‘Other Side of Heaven’ may be hell for some

Your enjoyment of “The Other Side of Heaven,” about a young, fresh-faced Mormon missionary who travels to the remote Tongan islands in the South Pacific during the 1950s, depends greatly on your appetite for wholesome family entertainment and your immediate reaction to proselytizing.

The film is absolutely unswaying in its determination to show conversion of an indigenous people to Mormonism as an important endeavor. If the idea of the white man arriving on foreign shores to show wary natives the true light is abhorrent to you, the simplistic “Heaven” will quite likely be more like hell.

Based on the memoir, “In the Eye of the Storm,” “The Other Side of Heaven” follows John Groberg (Christopher Gorham) across the ocean to an island where no one speaks his language or has ever seen a white man. John leaves behind an extraordinarily patient fiancee, Jean (Anne Hathaway, “The Princess Diaries”), whose role is primarily to wait for John’s two-year stint in the Pacific to be over.

In the meantime, they exchange remarkably uninteresting love letters while John learns the language by reading the Bible in four days.
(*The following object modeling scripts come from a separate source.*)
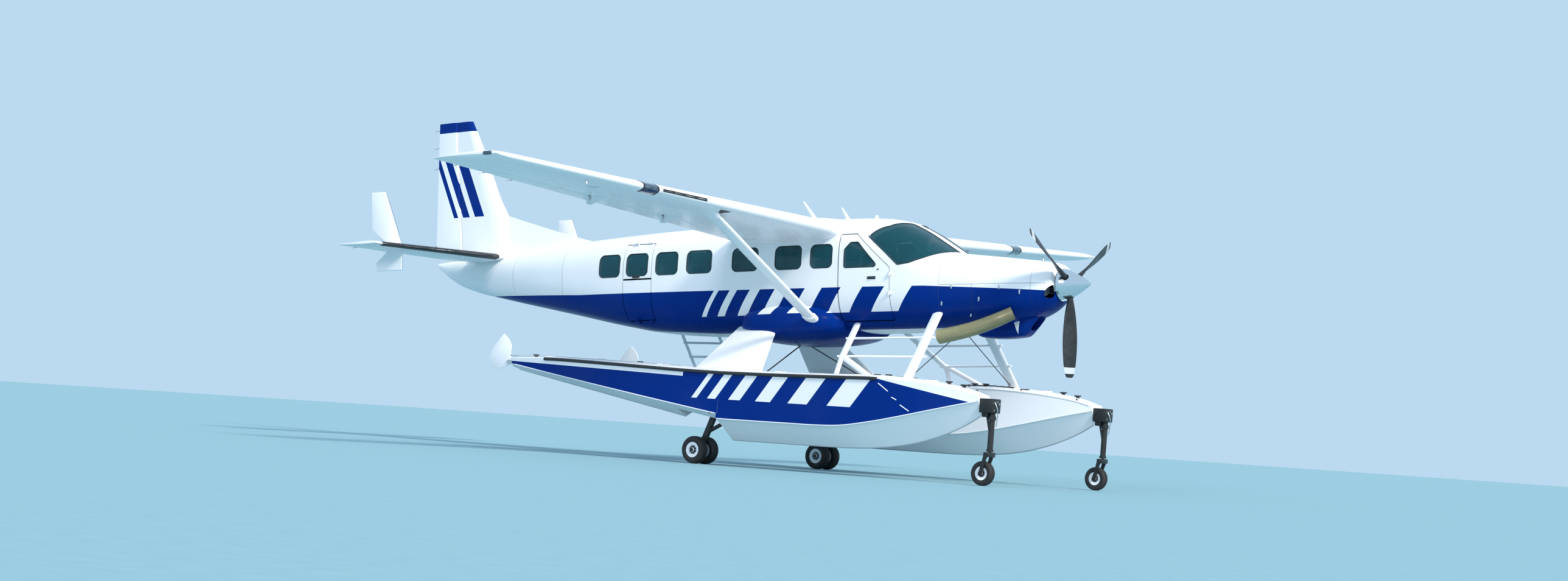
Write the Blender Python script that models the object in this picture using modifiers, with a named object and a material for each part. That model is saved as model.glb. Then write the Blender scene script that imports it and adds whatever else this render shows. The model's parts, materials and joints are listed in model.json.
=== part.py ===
"""Amphibious floatplane: turboprop nose, braced high wing, twin floats on wheels.

The model has two frames of its own. Airframe parts are drawn in the fuselage's frame:
x forward, y to port, z up from the propeller's thrust line. Float parts are drawn in a
level frame that shares the same origin, and the fuselage sits nose up in it.
"""
from math import cos, pi, radians, sin, sqrt, tan

import bmesh
import bpy
from mathutils import Matrix, Vector

# Attitude and gaps
THRUST_HEIGHT = 2.58
MID_SHIFT = 0.0917
NOSE_UP = radians(3.3)
SEAT = 0.0003
MOVING_GAP = 0.008
DOOR_GAP = 0.014
PIN_RADIUS = 0.008
PIN_PLAY = 0.0009
SMOOTH_ANGLE = radians(32)
SIDES = (("left", 1), ("right", -1))

# Fuselage, as stations: x, top, bottom, half width, squareness
HULL_STATIONS = (
    (4.20, 0.545, -0.600, 0.700, 2.60),
    (3.95, 0.700, -0.605, 0.740, 2.65),
    (3.70, 0.850, -0.605, 0.775, 2.75),
    (3.45, 0.975, -0.605, 0.800, 2.85),
    (3.20, 1.070, -0.605, 0.820, 2.95),
    (2.90, 1.110, -0.605, 0.835, 3.10),
    (2.40, 1.128, -0.605, 0.845, 3.20),
    (1.00, 1.128, -0.605, 0.845, 3.20),
    (-0.20, 1.105, -0.590, 0.840, 3.15),
    (-1.20, 1.075, -0.530, 0.820, 3.05),
    (-2.00, 1.040, -0.405, 0.780, 2.90),
    (-2.60, 1.010, -0.290, 0.725, 2.75),
    (-3.00, 0.985, -0.210, 0.680, 2.65),
)
TAIL_STATIONS = (
    (-3.00, 0.985, -0.210, 0.680, 2.65),
    (-3.60, 0.940, -0.095, 0.590, 2.50),
    (-4.20, 0.890, 0.020, 0.480, 2.35),
    (-4.80, 0.850, 0.140, 0.360, 2.25),
    (-5.30, 0.825, 0.245, 0.250, 2.15),
    (-5.70, 0.810, 0.370, 0.165, 2.10),
    (-6.00, 0.795, 0.520, 0.100, 2.05),
    (-6.26, 0.770, 0.700, 0.035, 2.00),
)
COWL_STATIONS = (
    (4.2003, 0.545, -0.600, 0.700, 2.60),
    (4.60, 0.500, -0.595, 0.665, 2.50),
    (5.00, 0.455, -0.560, 0.610, 2.45),
    (5.35, 0.412, -0.490, 0.540, 2.35),
    (5.62, 0.375, -0.395, 0.460, 2.25),
    (5.78, 0.350, -0.300, 0.395, 2.15),
    (5.86, 0.325, -0.215, 0.335, 2.10),
)
HULL_POINTS = 24
BELLY_POINTS = 16
CHIN_POINTS = 12
WALL = 0.045
COWL_WALL = 0.030

# Doors and windows, in side view
SILL_Z = 0.334
HEAD_Z = 0.690
WINDOW_EDGES = ((-2.149, 0.44), (-0.968, 0.44), (-0.351, 0.487), (0.532, 0.487), (1.341, 0.487),
                (1.995, 0.395))
WINDOW_CORNER = 0.08
AIRSTAIR_WINDOW_X = -1.571
CARGO_WINDOWS_X = (-1.571, -0.968)
DOOR_WINDOW_WIDTH = 0.44
WINDSHIELD_OUTLINE = ((4.17, 0.543), (3.50, 0.351), (2.872, 0.781), (3.02, 1.00), (3.16, 1.30), (4.6, 1.30),
                      (4.6, 0.66))
CREW_DOOR = ((2.49, -0.47), (3.40, -0.47), (3.40, 0.311), (2.63, 0.84), (2.49, 0.84))
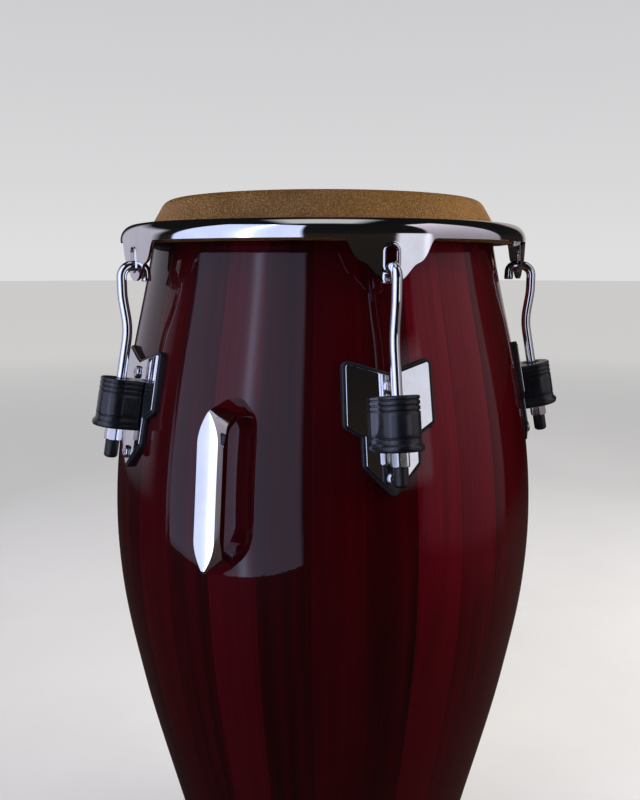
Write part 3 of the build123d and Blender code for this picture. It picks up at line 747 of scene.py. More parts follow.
# slot patches: rings from the patch's border to the slot's edge
LIP = 9
for n, a in enumerate(LUGS):
    mine = [(i, c) for i, c in enumerate(cols) if c[1] == n and abs(c[2]) <= PATCH + 1e-6]
    mine.sort(key=lambda ic: ic[1][2])
    last = len(CREST) - 1
    border = []                                                # (vertex, u, z), clockwise from the top left
    for i, (t, _, u) in mine:
        border.append((vert(("c", i, last), RIM_R, t, CREST[last][1]), u, WALL_TOP))
    i, (t, _, u) = mine[-1]
    rows = wall_rows(u)
    for k in range(ROWS):
        border.append((vert(("w", i, k), RIM_R + ear_swell(u, rows[k]), t, rows[k]), u, rows[k]))
    for i, (t, _, u) in reversed(mine[:-1]):
        zb = wall_bottom(u)
        border.append((vert(("w", i, ROWS - 1), RIM_R + ear_swell(u, zb), t, zb), u, zb))
    i, (t, _, u) = mine[0]
    for k in range(ROWS - 2, -1, -1):
        border.append((vert(("w", i, k), RIM_R + ear_swell(u, rows[k]), t, rows[k]), u, rows[k]))
    M = len(border)
    # matching points on the slot's edge, spread by direction from the slot's middle line
    mid_l, mid_h = SLOT_LOW + SLOT_W / 2, SLOT_TOP - SLOT_W / 2
    nt_, nr_, nb_ = len(mine), ROWS, len(mine) - 1
    per = 2 * (mid_h - mid_l) + pi * SLOT_W
    side, cap_len = mid_h - mid_l, pi * SLOT_W / 2

    def slot_point(f):
        """Point on the slot's edge, f from 0 (left end of the upper cap) clockwise, 0..1."""
        d = (f % 1.0) * per
        R = SLOT_W / 2
        if d < cap_len:
            b = pi - d / R
            return (R * math.cos(b), mid_h + R * math.sin(b))
        d -= cap_len
        if d < side:
            return (R, mid_h - d)
        d -= side
        if d < cap_len:
            b = -d / R
            return (R * math.cos(b), mid_l + R * math.sin(b))
        d -= cap_len
        return (-R, mid_l + d)

    fr = []
    f_cap, f_side = cap_len / per, side / per
    top_n, right_n, bot_n = nt_ - 1, nr_, nt_ - 1
    left_n = M - top_n - right_n - bot_n
    for k in range(M):
        if k <= top_n:
            fr.append(f_cap * (0.12 + 0.76 * k / top_n))
        elif k <= top_n + right_n:
            x = (k - top_n) / right_n
            fr.append(f_cap * 0.88 + (f_side + f_cap * 0.24) * x)
        elif k <= top_n + right_n + bot_n:
            x = (k - top_n - right_n) / bot_n
            fr.append(f_cap + f_side + f_cap * (0.12 + 0.76 * x))
        else:
            x = (k - top_n - right_n - bot_n) / left_n
            fr.append(f_cap + f_side + f_cap * 0.88 + (f_side + f_cap * 0.24) * x)
    prev = [b[0] for b in border]
    for ring in range(1, LIP + 1):
        f = 1 - (1 - ring / LIP) ** 1.7
        cur = []
        for k in range(M):
            _, u0, z0 = border[k]
            u1, z1 = slot_point(fr[k])
            u, z = u0 + (u1 - u0) * f, z0 + (z1 - z0) * f
            cur.append(vert(("p", n, ring, k), RIM_R + ear_swell(u, z), math.radians(a) + u / RIM_R, z))
        for k in range(M):
            k2 = (k + 1) % M
            faces.append([prev[k], prev[k2], cur[k2], cur[k]])
        prev = cur
rim = outward(make("rim_pressing", verts, faces, None, [chrome]))
bm = bmesh.new()
bm.from_mesh(rim.data)
bmesh.ops.recalc_face_normals(bm, faces=bm.faces)
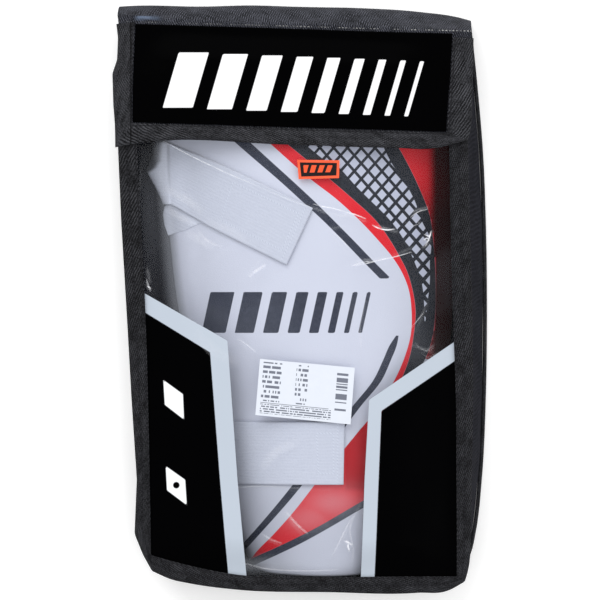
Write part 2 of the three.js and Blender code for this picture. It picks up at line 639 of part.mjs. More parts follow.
// Folded tape round the flap's left, lower and right edges.
function flapBinding() {
  const sidePair = (across, share) => {
    const first = (FLAP_TOP - ridgeShare(across)) * (POUCH_LENGTH / FLAP_DROP);
    const down = mix(first, read(FLAP_ENDS, "across", across, "bottom"), share);
    const near = mix(first, read(FLAP_ENDS, "across", across, "panelBottom"), 0.98 * share);
    const inner = read(FLAP_SIDES, "down", near, across ? "panelRight" : "panelLeft");
    return [flapPlace(across, down), [pouchX(inner), pouchY(FLAP_TOP) - near * FLAP_DROP]];
  };
  const endPair = (across) => {
    const [low, high] = ["bottom", "panelBottom"].map((key) => read(FLAP_ENDS, "across", across, key));
    const [left, right] = ["panelLeft", "panelRight"].map((key) => read(FLAP_SIDES, "down", high, key));
    return [flapPlace(across, low), [pouchX(mix(left, right, across)), pouchY(FLAP_TOP) - high * FLAP_DROP]];
  };
  const sideStops = FRONT_STOPS.slice(1, -1);
  const pairs = [
    ...sideStops.map((share) => sidePair(0, share)),
    ...FLAP_ACROSS.map(endPair),
    ...[...sideStops].reverse().map((share) => sidePair(1, share)),
  ];
  const outer = pairs.map(([edge]) => edge);
  const inner = pairs.map(([, near]) => near);
  const grown = inset(outer, -TAPE - GAP, false);
  const lift = 2.8 * GAP; // under its inner half, over the glossy sheet's edge
  const drawing = [[0, -CLOTH], [0, 0.1 * RIDGE], [0.08, 0.7 * RIDGE], [0.3, RIDGE], [0.5, 0.65 * RIDGE],
    [0.72, 0.95 * RIDGE], [1, 0.8 * RIDGE], [1, lift], ["fold", lift], ["fold", -CLOTH]];
  const sections = grown.map(([x, y], i) => {
    const width = Math.hypot(inner[i][0] - x, inner[i][1] - y);
    return drawing.map(([inward, up]) => {
      const share = inward === "fold" ? TAPE / width : inward;
      const [px, py] = [mix(x, inner[i][0], share), mix(y, inner[i][1], share)];
      return [px, py, flapTop(px, py) + up];
    });
  });
  const flat = drawing.map(([inward, up]) => [inward === "fold" ? 0.12 : inward, up]);
  return sweep(sections, false, flat);
}

// Glossy sheet sewn on the flap, inside its binding.
function flapPanel() {
  const shares = [0, 0.25, 0.5, 0.75, 1];
  const place = (across, key) => {
    const down = read(FLAP_ENDS, "across", across, key);
    const [left, right] = ["panelLeft", "panelRight"].map((side) => read(FLAP_SIDES, "down", down, side));
    return [pouchX(mix(left, right, across)), pouchY(FLAP_TOP) - down * FLAP_DROP];
  };
  const low = shares.map((across) => place(across, "panelBottom"));
  const high = shares.map((across) => place(across, "panelTop")).reverse();
  const outline = inset([...low, ...high], 2 * GAP, true);
  return trimmed(flapLayer(CLOTH + GAP, CLOTH + GAP + PANEL), outline);
}

// Guard: facing and foam, and the stripes painted on the facing.
const guardLayer = (low, high) => {
  const at = (lift) => (across, up) => {
    const [x, y] = onGuard(across, up);
    return [x, y, guardTop(x, y) + lift];
  };
  return sheet(GUARD_ACROSS, GUARD_UP, at(high), at(low));
};

function guardPad() {
  const at = (height) => (across, up) => {
    const [x, y] = onGuard(mix(0.004, 0.996, across), mix(0.002, 0.998, up));
    return [x, y, height(x, y)];
  };
  return sheet(GUARD_ACROSS, GUARD_UP, at((x, y) => guardTop(x, y) - FACING - GAP), at(guardUnder));
}

function stripe(rows) {
  const left = rows.map(({ up, left: share }) => [guardX(share), guardY(up)]);
  const right = rows.map(({ up, right: share }) => [guardX(share), guardY(up)]);
  return trimmed(guardLayer(GAP, GAP + PRINT), [...left, ...right.reverse()]);
}

function wedge(rows, lift) {
  const low = rows.map(({ across, low: share }) => [guardX(across), guardY(share)]);
  const high = rows.map(({ across, high: share }) => [guardX(across), guardY(share) - lift]);
  return trimmed(guardLayer(GAP, GAP + PRINT), [...low, ...high.reverse()]);
}

// Red side of the guard, from the black field to its right edge.
function redSide() {
  const rows = BLACK_FIELD.filter(({ up }) => up > 0.4 && up < 0.9);
  const left = rows.map(({ up, right }) => [guardX(right) + GAP, guardY(up)]);
  const right = rows.map(({ up }) => [guardX(read(GUARD_SIDES, "up", up, "right")) - BARE_EDGE, guardY(up)]);
  return trimmed(guardLayer(GAP, GAP + PRINT), [...left, ...right.reverse()]);
}

const narrowed = (rows) => rows.map((row) => ({ ...row, left: row.left + (2 * GAP) / GUARD_WIDTH }));

// Stations of a strap, counted from its end: the last on the front, on the bend, and behind
const STRAP_FRONT = 12;
const STRAP_BEND = 19;
const STRAP_BACK = 26;

// An elastic strap: its end on the facing, round the guard's left edge, straight behind it to the right.
function strap({ endAcross, endUp, edgeUp, slope, loose }) {
  const end = [guardX(endAcross), guardY(endUp)];
  const edgeY = guardY(edgeUp);
  const back = CLOTH + GAP;
  const stops = Array.from({ length: STRAP_BACK + 1 }, (_, i) => i);
  const at = (lift) => (across, stop) => {
    const aside = (0.5 - across) * ELASTIC_WIDTH;
    const y = edgeY + aside;
    const edgeX = guardX(read(GUARD_SIDES, "up", (y - GUARD_BOTTOM) / GUARD_LENGTH, "left")) + STRAP_TURN;
    const high = guardTop(edgeX, y) + STRAP_SEAT;
    const low = back + ELASTIC;
    if (stop <= STRAP_FRONT) {
      const share = stop / STRAP_FRONT;
      const angle = slope * (1 - ease(share * share));
      const x = mix(end[0], edgeX, share) + aside * Math.sin(angle);
      const place = mix(end[1], edgeY, share) + aside * Math.cos(angle);
      return [x, place, guardTop(Math.max(x, edgeX), place) + STRAP_SEAT + lift];
    }
    if (stop < STRAP_BEND) {
      const bend = ((stop - STRAP_FRONT) / (STRAP_BEND - STRAP_FRONT)) * Math.PI;
      const radius = (high - low) / 2;
      const slack = loose * Math.sin(across * Math.PI) * Math.sin(bend);
      const out = (STRAP_TURN + GAP + STRAP_PLAY + slack + lift) * Math.sin(bend);
      return [edgeX - out, y, (high + low) / 2 + (radius + lift) * Math.cos(bend)];
    }
    const share = (stop - STRAP_BEND) / (STRAP_BACK - STRAP_BEND);
    const far = guardX(read(GUARD_SIDES, "up", edgeUp, "right")) - 2 * STRAP_TURN;
    return [mix(edgeX, far, share), y, low - lift];
  };
  return sheet([0, 0.33, 0.67, 1], stops, at(ELASTIC), at(0));
}

const STRAP_UPPER = { endAcross: -0.056, endUp: 0.627, edgeUp: 0.746, slope: 0.435, loose: 6 };
const STRAP_LOWER = { endAcross: 0.245, endUp: 0.226, edgeUp: 0.2255, slope: 0.02, loose: 2 };

const NYLON = "#2c2c31";
const WHITE = "#cdd3e0";
const SLATE = "#353a4a";
const RED = "#d92a35";
const BLACK = "#0b0b0e";
const ORANGE = "#f2643a";

const part = new THREE.Group();
part.name = "cricket_thigh_guard_in_pouch";
part.add(
  mesh("pouch_back", pouchBack(), NYLON, 0.85),
  mesh("pouch_back_binding", backBinding(), NYLON, 0.9),
  mesh("pouch_gusset", gusset(), NYLON, 0.85),
  mesh("pouch_front_frame", frontFrame(), NYLON, 0.9),
  mesh("pouch_window", filmLayer(-FILM, 0), "#e9eef5", 0.12, 0, 0.3),
  mesh("print_left_border", printBorder(LEFT_PRINT), WHITE, 0.35),
  mesh("print_left", printPanel(LEFT_PRINT), BLACK, 0.3),
  mesh("print_right_border", printBorder(RIGHT_PRINT), WHITE, 0.35),
  mesh("print_right", printPanel(RIGHT_PRINT), BLACK, 0.3),
  mesh("print_lozenge_upper", lozenge(LOZENGE_UPPER), WHITE, 0.35),
  mesh("print_lozenge_lower", lozenge(LOZENGE_LOWER), WHITE, 0.35),
  mesh("sticker_white", sticker(WHITE_STICKER), "#e4e8f0", 0.5),
  mesh("sticker_orange_edge", band(SIZE_STICKER, STICKER_EDGE), ORANGE, 0.5),
  mesh("sticker_dark_field", field(SIZE_STICKER, STICKER_EDGE), "#2a2222", 0.5),
  mesh("flap_cloth", flapLayer(0, CLOTH), NYLON, 0.85),
  mesh("flap_binding", flapBinding(), NYLON, 0.9),
  mesh("flap_panel", flapPanel(), BLACK, 0.22),
  mesh("guard_pad", guardPad(), "#2f3136", 0.8),
  mesh("guard_facing", guardLayer(-FACING, 0), WHITE, 0.45),
  mesh("stripe_slate_upper", stripe(SLATE_UPPER), SLATE, 0.45),
  mesh("stripe_slate_lower", stripe(SLATE_LOWER), SLATE, 0.45),
  mesh("stripe_red_curve", stripe(RED_CURVE), RED, 0.4),
  mesh("stripe_black_field", stripe(narrowed(BLACK_FIELD)), "#23252b", 0.45),
  mesh("stripe_red_side", redSide(), RED, 0.4),
  mesh("stripe_red_wedge", wedge(RED_WEDGE, 0), RED, 0.4),
  mesh("stripe_wedge_line", wedge(WEDGE_LINE, GAP), SLATE, 0.45),
  mesh("strap_upper", strap(STRAP_UPPER), "#d9dde6", 0.8),
  mesh("strap_lower", strap(STRAP_LOWER), "#d9dde6", 0.8),
);

// The whole part, centred on its own outline and standing on the floor
const box = new THREE.Box3().setFromObject(part);
const middle = box.getCenter(new THREE.Vector3());
part.position.set(-middle.x, -middle.y, -box.min.z);

export default part;
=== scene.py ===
import math

import bmesh
import bpy
import numpy as np
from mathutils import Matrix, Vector


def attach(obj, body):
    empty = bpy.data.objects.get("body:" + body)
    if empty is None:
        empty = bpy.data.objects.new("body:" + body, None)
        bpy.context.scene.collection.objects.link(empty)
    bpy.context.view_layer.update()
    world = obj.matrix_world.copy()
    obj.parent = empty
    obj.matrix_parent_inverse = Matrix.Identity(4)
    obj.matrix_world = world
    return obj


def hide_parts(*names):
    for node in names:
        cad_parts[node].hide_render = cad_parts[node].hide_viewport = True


# Sizes in millimetres, as in the part
WIDTH, LENGTH = 278.6, 442.5
SEAT, CLOTH, TAPE, LIP, RIDGE = 42.0, 1.6, 1.2, 5.0, 1.9
FILM_RISE, CORD, CORD_H, GAP = 8.2, 3.0, 5.5, 0.3
DROP, FLAP_TOP, PANEL, PRINT = 93.75, 0.968, 1.0, 0.4
G_WIDTH, G_LENGTH, G_SHIFT, G_BOTTOM = 221.3, 405.4, 5.9, -208.1
ARCH, END_DROP, ROLL, PAD_EDGE, FACING = 34.0, 7.0, 3.0, 7.0, 1.6
ELASTIC_W, ELASTIC = 47.0, 1.5
STRAP_SEAT = GAP + PRINT + GAP
# millimetres in a pixel of the photograph, and the place of the origin in it, in pixels
PIXEL, MIDDLE = 0.75, (300.15, 298.0)


class Table:
    """Rows with named columns, each read against the first one, as a soft curve through the rows."""

    def __init__(self, keys, rows):
        self.keys, self.rows = keys.split(), np.array(rows, float)

    def __call__(self, at, want, smooth=True):
        x, y = self.rows[:, 0], self.rows[:, self.keys.index(want)]
        at = np.clip(np.asarray(at, float), x[0], x[-1])
        if not smooth:
            return np.interp(at, x, y)
        m = np.gradient(y, x)
        i = np.clip(np.searchsorted(x, at, side="right") - 1, 0, len(x) - 2)
        h = x[i + 1] - x[i]
        s = (at - x[i]) / h
        return ((1 + 2 * s) * (1 - s) ** 2 * y[i] + s * (1 - s) ** 2 * h * m[i]
                + s * s * (3 - 2 * s) * y[i + 1] + s * s * (s - 1) * h * m[i + 1])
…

He also performs a miracle to earn the trust of the islanders. Gorham is likable, but we never really understand why John is considered such a great teacher because we never really see or hear his teachings.

There are certain things required in such a film: a rival minister who warns his flock not to trust the newcomer; a moment in which the missionary will prove his mettle and God’s strength (in this case by walking on rat-gnawed feet); a big storm that wreaks havoc on a simple village; a friend’s death that teaches the missionary about suffering. These elements and others equally predetermined are present; and a predictability overtakes the film despite a dogged earnestness overall and even a fairly realistic storm scene.

Yet, even to a charitable viewer, “The Other Side of Heaven” will feel like a piece of propaganda.